Set task ▸
Repeat only the lines from the one containing "if empty is" through the one containing "imported = [obj", exactly as written, both ends included.
>> begin Provided data
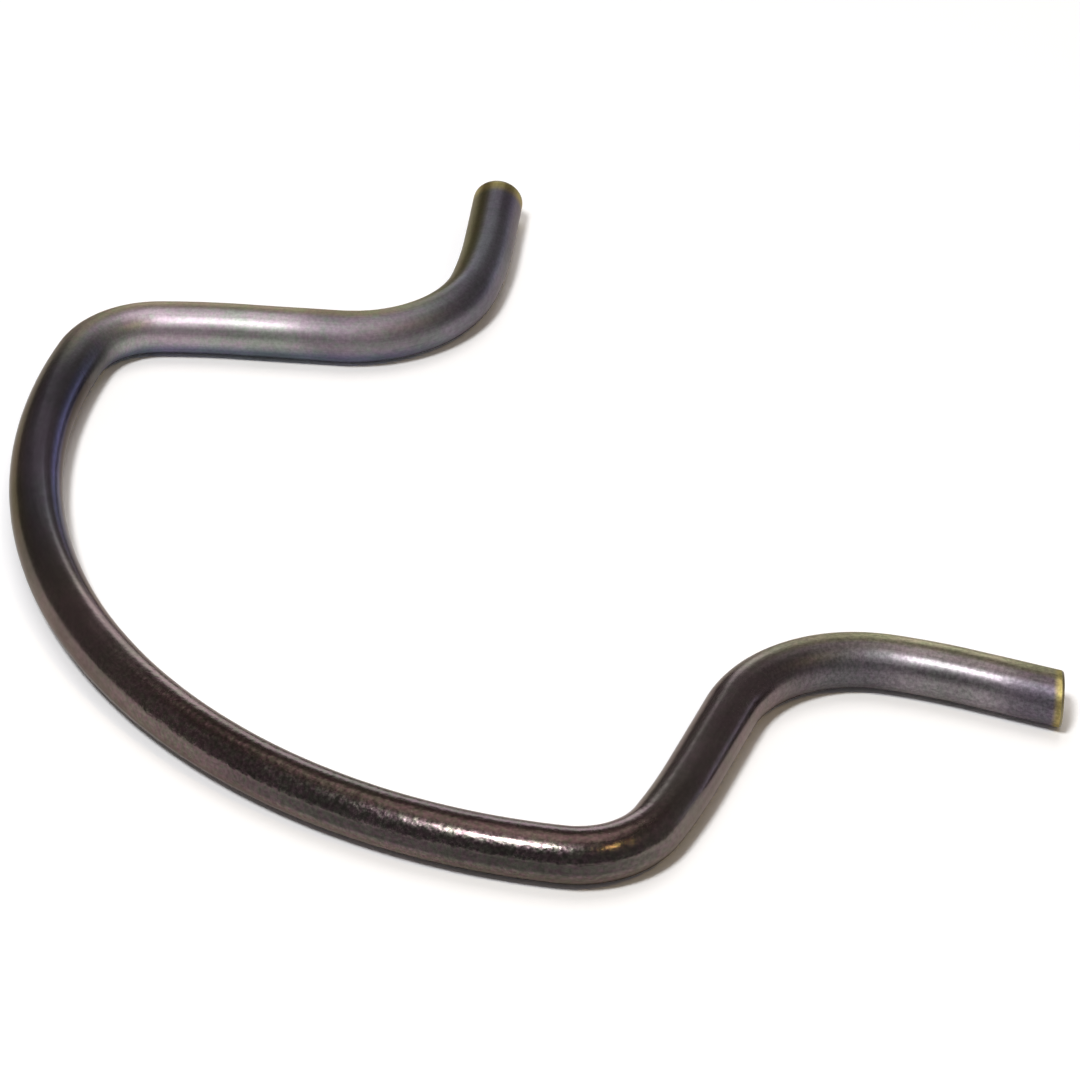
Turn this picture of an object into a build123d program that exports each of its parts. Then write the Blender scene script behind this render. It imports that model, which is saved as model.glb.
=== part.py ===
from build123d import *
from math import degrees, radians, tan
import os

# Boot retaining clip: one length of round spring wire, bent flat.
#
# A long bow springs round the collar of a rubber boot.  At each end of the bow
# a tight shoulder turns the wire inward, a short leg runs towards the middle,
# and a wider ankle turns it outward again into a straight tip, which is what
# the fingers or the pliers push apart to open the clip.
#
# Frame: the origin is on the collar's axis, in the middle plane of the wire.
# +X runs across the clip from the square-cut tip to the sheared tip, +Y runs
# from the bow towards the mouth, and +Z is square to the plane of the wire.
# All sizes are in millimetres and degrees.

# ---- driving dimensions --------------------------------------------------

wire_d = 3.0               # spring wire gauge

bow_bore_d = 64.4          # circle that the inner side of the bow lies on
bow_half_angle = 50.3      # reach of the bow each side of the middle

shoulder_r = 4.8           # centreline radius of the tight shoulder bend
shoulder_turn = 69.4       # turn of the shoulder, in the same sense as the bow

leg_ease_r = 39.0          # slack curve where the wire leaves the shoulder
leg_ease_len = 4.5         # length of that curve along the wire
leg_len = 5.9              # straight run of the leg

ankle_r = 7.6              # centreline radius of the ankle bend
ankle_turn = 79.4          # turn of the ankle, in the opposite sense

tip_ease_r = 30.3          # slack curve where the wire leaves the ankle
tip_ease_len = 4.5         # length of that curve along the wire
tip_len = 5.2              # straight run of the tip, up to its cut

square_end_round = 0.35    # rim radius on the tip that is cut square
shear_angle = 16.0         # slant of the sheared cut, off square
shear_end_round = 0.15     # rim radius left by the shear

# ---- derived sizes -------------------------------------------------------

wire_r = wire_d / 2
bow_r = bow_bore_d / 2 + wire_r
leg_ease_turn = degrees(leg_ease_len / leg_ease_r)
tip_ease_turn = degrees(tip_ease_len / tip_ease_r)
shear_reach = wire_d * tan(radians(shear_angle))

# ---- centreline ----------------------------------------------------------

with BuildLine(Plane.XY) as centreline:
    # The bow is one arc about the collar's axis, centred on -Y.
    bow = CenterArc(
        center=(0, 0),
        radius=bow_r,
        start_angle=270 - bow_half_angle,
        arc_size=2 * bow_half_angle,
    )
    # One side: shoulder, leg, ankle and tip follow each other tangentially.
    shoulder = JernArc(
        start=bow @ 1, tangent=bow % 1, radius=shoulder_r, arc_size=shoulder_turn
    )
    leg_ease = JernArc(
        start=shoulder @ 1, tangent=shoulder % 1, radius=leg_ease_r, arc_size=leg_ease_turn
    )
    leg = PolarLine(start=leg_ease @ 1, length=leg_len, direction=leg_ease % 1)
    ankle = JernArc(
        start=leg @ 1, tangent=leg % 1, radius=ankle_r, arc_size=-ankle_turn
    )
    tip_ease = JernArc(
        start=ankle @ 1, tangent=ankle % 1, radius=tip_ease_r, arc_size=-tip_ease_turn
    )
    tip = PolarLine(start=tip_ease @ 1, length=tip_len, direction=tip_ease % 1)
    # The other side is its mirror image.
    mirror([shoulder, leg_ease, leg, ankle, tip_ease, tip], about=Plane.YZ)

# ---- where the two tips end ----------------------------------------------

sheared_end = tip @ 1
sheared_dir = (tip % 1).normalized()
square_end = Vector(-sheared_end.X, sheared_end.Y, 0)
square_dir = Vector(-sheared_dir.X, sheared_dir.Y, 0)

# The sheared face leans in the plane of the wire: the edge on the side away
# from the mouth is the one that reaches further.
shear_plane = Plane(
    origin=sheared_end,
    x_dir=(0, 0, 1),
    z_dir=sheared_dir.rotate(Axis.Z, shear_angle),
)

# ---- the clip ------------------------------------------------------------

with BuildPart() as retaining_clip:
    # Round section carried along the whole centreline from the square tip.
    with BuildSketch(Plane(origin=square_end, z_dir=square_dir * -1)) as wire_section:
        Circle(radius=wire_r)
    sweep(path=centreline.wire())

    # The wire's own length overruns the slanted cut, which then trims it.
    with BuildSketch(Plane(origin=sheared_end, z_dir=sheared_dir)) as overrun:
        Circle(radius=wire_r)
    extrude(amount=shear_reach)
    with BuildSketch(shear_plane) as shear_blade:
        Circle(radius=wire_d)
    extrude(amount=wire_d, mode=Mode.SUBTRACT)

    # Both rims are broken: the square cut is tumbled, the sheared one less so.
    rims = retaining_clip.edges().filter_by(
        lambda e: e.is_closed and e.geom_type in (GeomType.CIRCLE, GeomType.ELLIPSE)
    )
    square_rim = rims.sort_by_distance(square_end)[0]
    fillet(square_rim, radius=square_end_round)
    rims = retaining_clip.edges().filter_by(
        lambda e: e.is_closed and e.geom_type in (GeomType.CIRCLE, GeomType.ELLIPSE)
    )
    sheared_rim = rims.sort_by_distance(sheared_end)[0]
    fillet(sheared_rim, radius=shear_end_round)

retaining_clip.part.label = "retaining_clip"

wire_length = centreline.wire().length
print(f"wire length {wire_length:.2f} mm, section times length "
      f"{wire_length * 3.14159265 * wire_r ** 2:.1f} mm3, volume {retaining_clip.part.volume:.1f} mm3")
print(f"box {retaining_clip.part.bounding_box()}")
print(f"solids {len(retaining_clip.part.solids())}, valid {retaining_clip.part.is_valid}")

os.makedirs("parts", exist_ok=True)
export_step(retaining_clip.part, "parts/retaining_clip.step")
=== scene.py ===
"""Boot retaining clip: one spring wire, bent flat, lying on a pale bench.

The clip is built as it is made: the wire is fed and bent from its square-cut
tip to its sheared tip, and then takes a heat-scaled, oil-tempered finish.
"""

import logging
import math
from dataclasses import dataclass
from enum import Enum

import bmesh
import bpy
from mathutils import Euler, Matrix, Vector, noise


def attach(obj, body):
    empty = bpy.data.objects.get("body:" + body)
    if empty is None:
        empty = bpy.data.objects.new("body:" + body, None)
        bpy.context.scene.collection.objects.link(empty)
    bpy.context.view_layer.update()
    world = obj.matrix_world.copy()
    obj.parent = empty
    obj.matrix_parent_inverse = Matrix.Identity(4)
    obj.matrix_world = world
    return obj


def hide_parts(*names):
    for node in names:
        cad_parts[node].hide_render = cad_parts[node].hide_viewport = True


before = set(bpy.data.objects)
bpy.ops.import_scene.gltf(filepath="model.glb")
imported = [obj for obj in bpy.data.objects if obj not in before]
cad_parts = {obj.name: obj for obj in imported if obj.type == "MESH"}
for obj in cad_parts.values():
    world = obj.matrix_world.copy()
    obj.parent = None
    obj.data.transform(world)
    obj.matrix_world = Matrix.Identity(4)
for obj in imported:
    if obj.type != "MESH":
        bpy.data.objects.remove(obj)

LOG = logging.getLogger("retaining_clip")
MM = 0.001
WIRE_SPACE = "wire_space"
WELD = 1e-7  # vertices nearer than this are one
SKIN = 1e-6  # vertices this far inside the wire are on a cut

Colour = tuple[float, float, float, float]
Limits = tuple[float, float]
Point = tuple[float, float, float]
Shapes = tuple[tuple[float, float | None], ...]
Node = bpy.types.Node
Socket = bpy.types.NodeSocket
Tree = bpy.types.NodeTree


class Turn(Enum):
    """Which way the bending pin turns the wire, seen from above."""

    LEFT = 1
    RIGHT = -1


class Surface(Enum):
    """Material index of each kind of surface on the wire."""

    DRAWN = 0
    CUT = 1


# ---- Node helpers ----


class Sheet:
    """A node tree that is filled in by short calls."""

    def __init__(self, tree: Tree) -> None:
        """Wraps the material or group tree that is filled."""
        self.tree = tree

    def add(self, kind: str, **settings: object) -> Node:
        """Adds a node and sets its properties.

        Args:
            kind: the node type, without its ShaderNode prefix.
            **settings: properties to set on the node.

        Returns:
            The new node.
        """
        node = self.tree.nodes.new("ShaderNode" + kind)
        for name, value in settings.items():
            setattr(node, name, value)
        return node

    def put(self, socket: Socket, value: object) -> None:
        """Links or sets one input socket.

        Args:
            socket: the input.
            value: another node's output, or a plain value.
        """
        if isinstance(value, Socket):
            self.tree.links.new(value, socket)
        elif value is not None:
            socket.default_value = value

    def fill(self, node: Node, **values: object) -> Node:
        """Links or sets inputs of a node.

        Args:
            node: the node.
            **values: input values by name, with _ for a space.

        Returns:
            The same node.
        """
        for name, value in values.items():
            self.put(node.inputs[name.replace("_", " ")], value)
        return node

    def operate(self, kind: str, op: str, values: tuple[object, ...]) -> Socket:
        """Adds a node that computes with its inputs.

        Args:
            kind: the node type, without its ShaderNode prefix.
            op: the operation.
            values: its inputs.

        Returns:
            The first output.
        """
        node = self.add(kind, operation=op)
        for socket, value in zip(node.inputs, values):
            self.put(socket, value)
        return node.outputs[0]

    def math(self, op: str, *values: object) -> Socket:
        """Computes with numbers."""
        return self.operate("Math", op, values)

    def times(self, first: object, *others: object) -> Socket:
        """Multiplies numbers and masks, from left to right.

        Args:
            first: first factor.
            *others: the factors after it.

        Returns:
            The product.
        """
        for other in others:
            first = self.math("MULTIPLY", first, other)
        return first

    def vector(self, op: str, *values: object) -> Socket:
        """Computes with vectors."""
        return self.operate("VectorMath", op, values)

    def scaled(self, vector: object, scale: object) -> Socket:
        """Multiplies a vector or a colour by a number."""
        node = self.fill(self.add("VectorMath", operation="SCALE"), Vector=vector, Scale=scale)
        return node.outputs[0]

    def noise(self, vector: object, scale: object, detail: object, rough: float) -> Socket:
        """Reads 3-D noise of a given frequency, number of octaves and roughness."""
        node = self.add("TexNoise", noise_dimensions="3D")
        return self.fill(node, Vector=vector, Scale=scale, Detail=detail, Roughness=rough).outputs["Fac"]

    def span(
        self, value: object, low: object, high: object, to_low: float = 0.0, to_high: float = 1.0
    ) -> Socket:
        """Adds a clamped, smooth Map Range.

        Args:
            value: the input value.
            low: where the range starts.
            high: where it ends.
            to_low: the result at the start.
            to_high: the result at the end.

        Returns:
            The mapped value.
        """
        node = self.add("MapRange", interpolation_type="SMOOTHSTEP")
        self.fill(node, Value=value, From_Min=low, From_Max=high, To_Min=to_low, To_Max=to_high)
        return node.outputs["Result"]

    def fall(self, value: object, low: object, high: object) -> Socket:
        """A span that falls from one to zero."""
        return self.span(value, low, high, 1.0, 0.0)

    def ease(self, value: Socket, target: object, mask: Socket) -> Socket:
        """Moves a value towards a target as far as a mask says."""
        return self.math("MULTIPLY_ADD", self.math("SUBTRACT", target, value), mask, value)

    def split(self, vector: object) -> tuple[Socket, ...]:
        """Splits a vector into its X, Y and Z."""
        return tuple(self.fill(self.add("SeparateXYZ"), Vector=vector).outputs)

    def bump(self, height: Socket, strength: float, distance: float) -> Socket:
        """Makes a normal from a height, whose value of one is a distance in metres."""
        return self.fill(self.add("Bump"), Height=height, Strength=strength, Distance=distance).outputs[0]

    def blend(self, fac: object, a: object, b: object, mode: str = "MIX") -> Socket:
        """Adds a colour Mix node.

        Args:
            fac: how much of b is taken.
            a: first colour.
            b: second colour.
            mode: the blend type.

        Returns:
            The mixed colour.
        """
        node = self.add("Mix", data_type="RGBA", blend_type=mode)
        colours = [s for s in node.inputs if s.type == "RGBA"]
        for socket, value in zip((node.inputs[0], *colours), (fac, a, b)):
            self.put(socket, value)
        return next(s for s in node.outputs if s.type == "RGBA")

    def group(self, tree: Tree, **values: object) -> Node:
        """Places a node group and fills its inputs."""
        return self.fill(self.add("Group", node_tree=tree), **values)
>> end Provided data
Expected answer ▸
    if empty is None:
        empty = bpy.data.objects.new("body:" + body, None)
        bpy.context.scene.collection.objects.link(empty)
    bpy.context.view_layer.update()
    world = obj.matrix_world.copy()
    obj.parent = empty
    obj.matrix_parent_inverse = Matrix.Identity(4)
    obj.matrix_world = world
    return obj


def hide_parts(*names):
    for node in names:
        cad_parts[node].hide_render = cad_parts[node].hide_viewport = True


before = set(bpy.data.objects)
bpy.ops.import_scene.gltf(filepath="model.glb")
imported = [obj for obj in bpy.data.objects if obj not in before]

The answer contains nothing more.